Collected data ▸

....

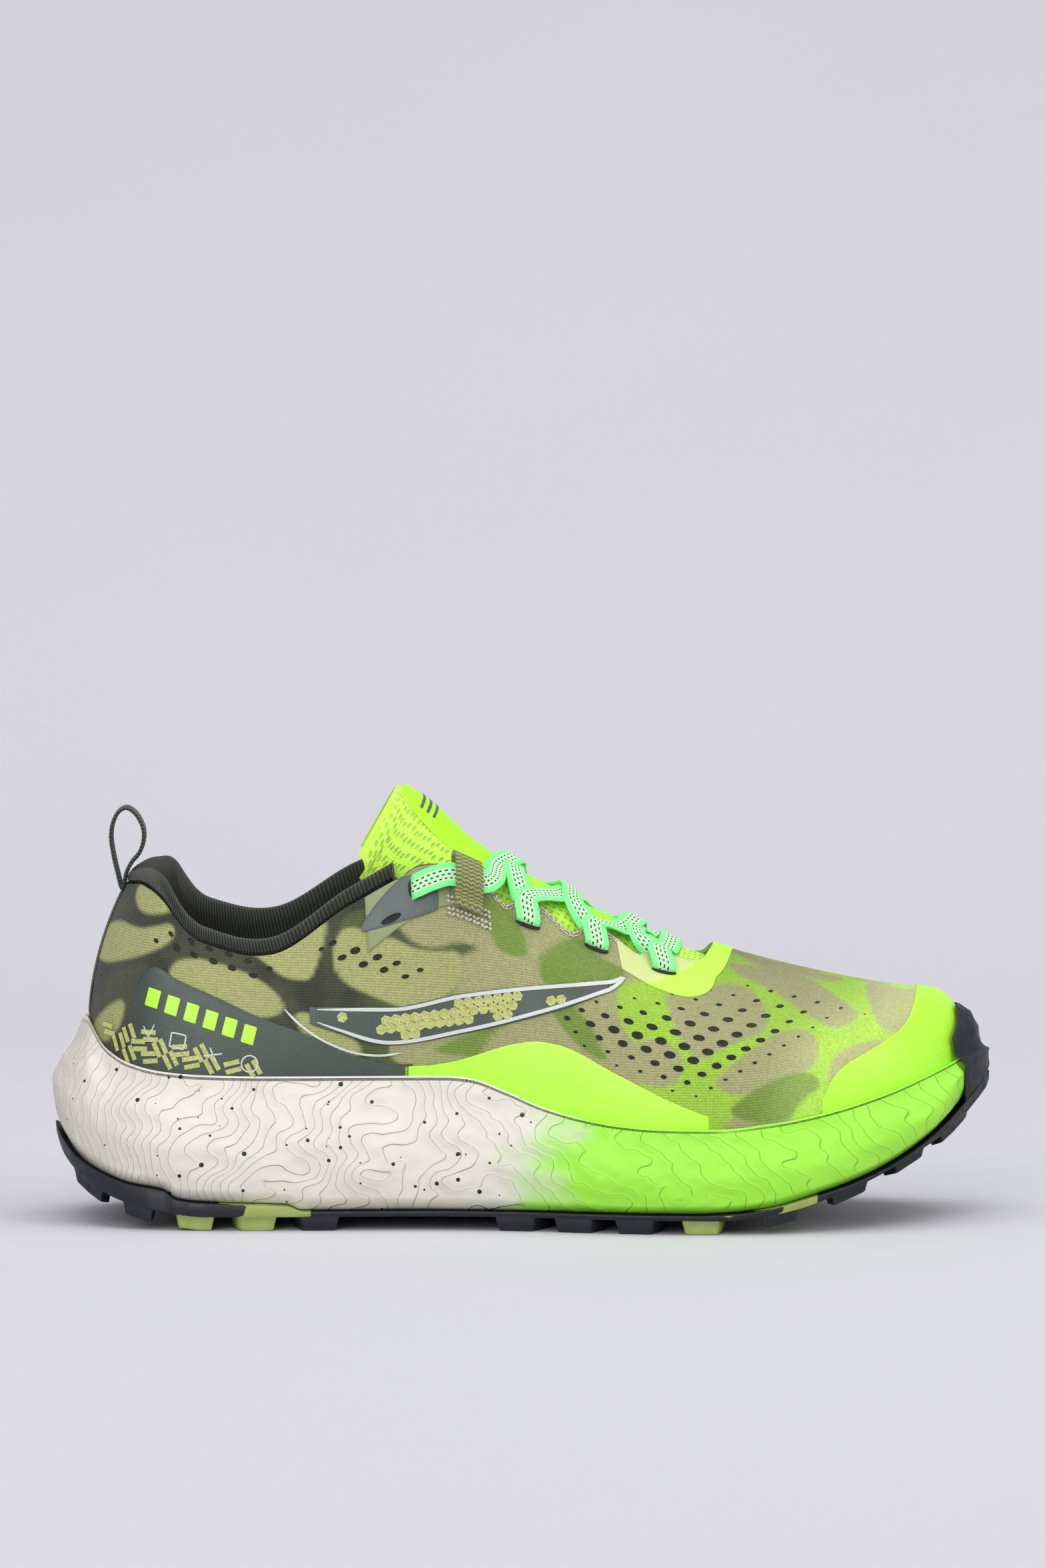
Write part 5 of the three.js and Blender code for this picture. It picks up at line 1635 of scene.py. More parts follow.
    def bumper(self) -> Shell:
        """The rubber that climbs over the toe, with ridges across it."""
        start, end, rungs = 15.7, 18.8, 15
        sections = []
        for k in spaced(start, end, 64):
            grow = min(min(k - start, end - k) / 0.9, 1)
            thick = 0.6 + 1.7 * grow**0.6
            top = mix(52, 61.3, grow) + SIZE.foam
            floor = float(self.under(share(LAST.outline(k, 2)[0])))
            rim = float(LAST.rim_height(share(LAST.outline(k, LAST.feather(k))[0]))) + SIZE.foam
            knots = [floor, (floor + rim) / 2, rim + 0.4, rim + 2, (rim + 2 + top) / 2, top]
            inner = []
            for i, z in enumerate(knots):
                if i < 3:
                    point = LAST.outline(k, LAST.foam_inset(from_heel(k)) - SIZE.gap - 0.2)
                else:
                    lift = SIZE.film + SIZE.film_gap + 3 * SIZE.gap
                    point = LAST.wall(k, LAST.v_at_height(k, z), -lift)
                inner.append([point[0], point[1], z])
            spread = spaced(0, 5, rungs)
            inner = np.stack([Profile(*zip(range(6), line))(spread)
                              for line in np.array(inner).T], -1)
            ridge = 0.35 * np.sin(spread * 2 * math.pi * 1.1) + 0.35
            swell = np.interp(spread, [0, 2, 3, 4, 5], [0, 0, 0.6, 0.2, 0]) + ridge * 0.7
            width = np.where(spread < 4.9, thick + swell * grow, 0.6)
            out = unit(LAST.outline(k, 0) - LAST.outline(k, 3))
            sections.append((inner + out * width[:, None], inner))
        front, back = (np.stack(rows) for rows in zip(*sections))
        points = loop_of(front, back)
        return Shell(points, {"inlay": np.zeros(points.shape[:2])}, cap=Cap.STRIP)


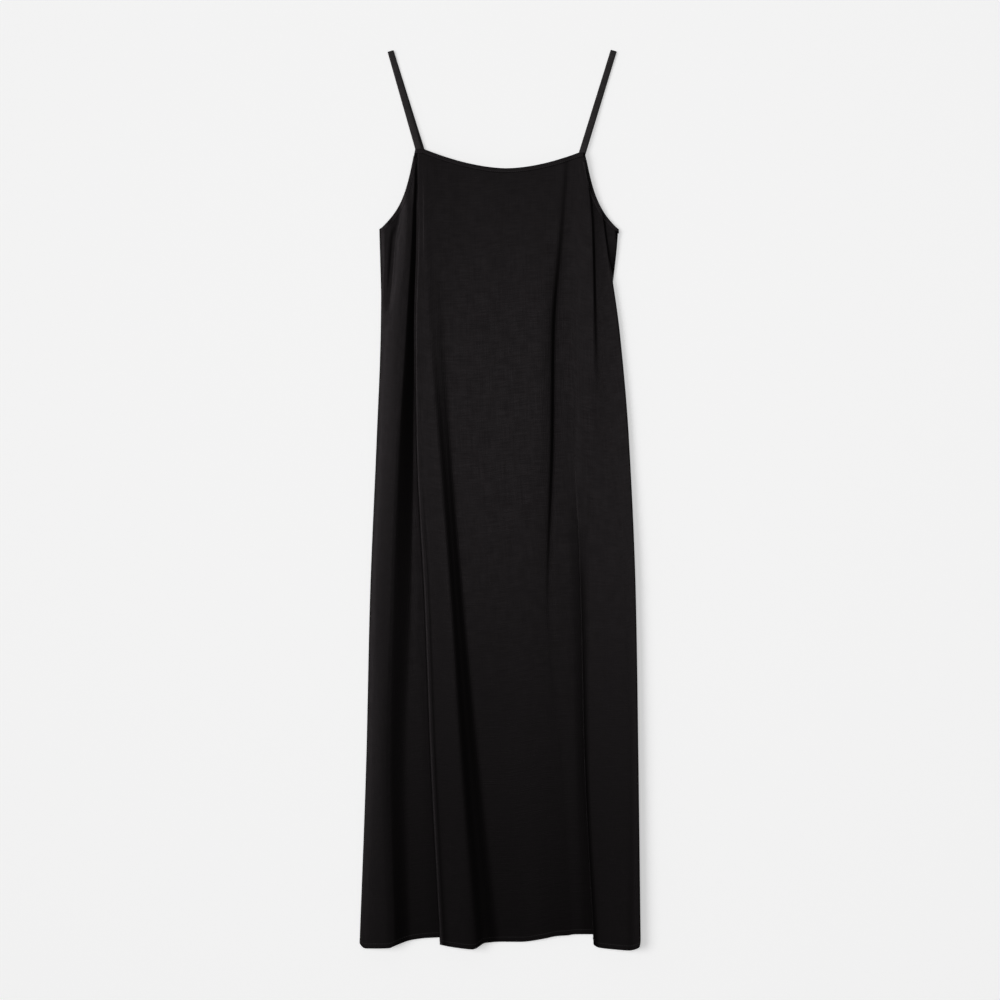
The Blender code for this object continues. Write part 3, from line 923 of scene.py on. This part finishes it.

....

Stated problem ▸ Repeat the whole listing exactly, keeping every line intact.

Exercise answer ▸
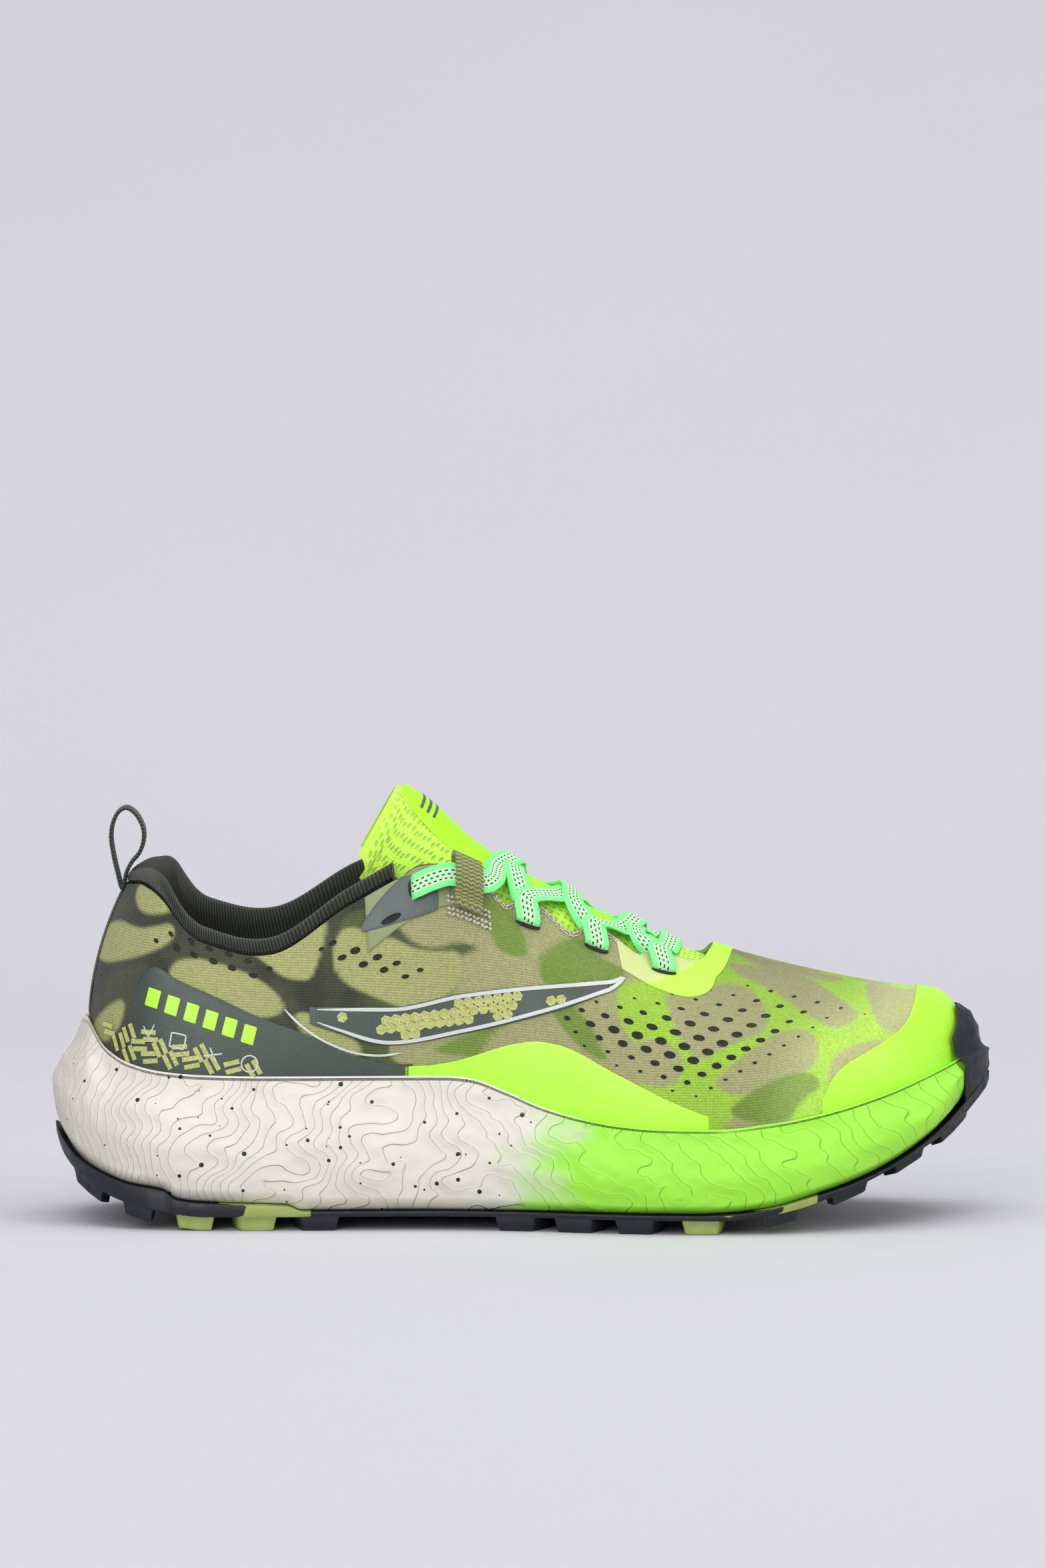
Write part 5 of the three.js and Blender code for this picture. It picks up at line 1635 of scene.py. More parts follow.
    def bumper(self) -> Shell:
        """The rubber that climbs over the toe, with ridges across it."""
        start, end, rungs = 15.7, 18.8, 15
        sections = []
        for k in spaced(start, end, 64):
            grow = min(min(k - start, end - k) / 0.9, 1)
            thick = 0.6 + 1.7 * grow**0.6
            top = mix(52, 61.3, grow) + SIZE.foam
            floor = float(self.under(share(LAST.outline(k, 2)[0])))
            rim = float(LAST.rim_height(share(LAST.outline(k, LAST.feather(k))[0]))) + SIZE.foam
            knots = [floor, (floor + rim) / 2, rim + 0.4, rim + 2, (rim + 2 + top) / 2, top]
            inner = []
            for i, z in enumerate(knots):
                if i < 3:
                    point = LAST.outline(k, LAST.foam_inset(from_heel(k)) - SIZE.gap - 0.2)
                else:
                    lift = SIZE.film + SIZE.film_gap + 3 * SIZE.gap
                    point = LAST.wall(k, LAST.v_at_height(k, z), -lift)
                inner.append([point[0], point[1], z])
            spread = spaced(0, 5, rungs)
            inner = np.stack([Profile(*zip(range(6), line))(spread)
                              for line in np.array(inner).T], -1)
            ridge = 0.35 * np.sin(spread * 2 * math.pi * 1.1) + 0.35
            swell = np.interp(spread, [0, 2, 3, 4, 5], [0, 0, 0.6, 0.2, 0]) + ridge * 0.7
            width = np.where(spread < 4.9, thick + swell * grow, 0.6)
            out = unit(LAST.outline(k, 0) - LAST.outline(k, 3))
            sections.append((inner + out * width[:, None], inner))
        front, back = (np.stack(rows) for rows in zip(*sections))
        points = loop_of(front, back)
        return Shell(points, {"inlay": np.zeros(points.shape[:2])}, cap=Cap.STRIP)


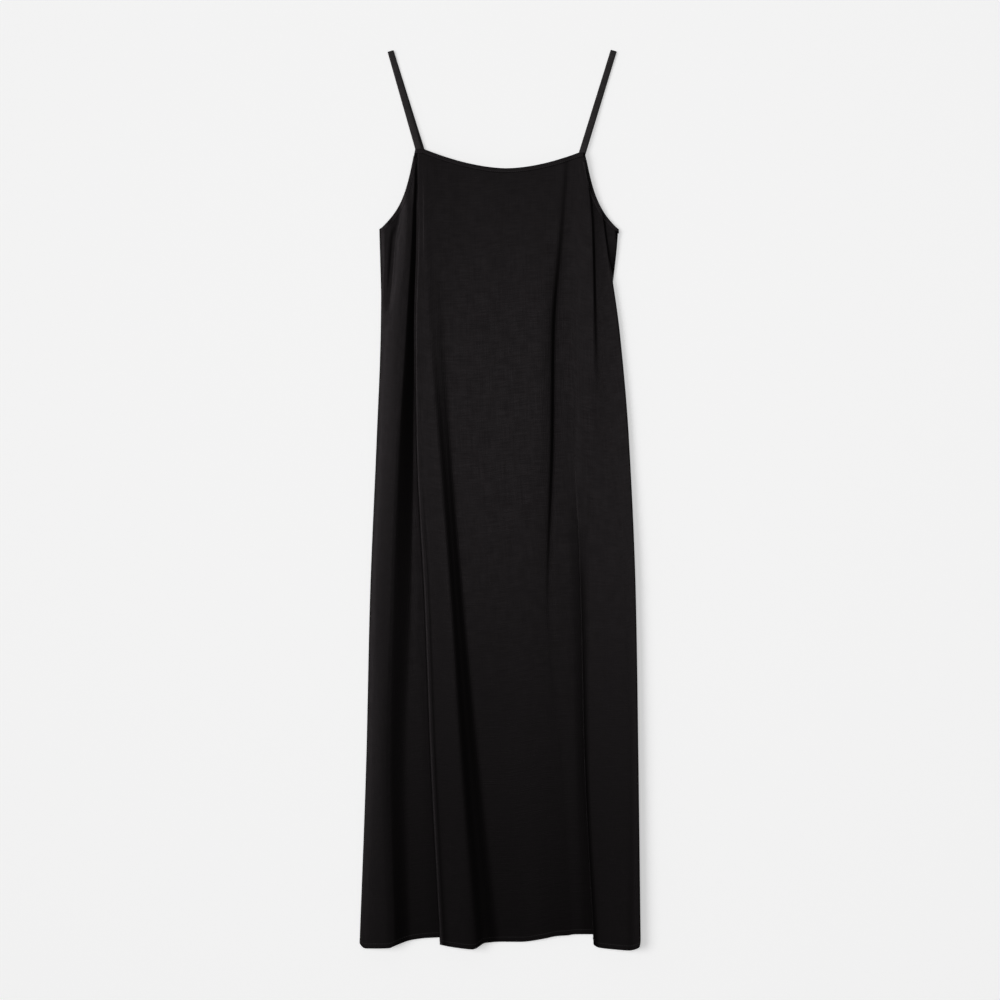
The Blender code for this object continues. Write part 3, from line 923 of scene.py on. This part finishes it.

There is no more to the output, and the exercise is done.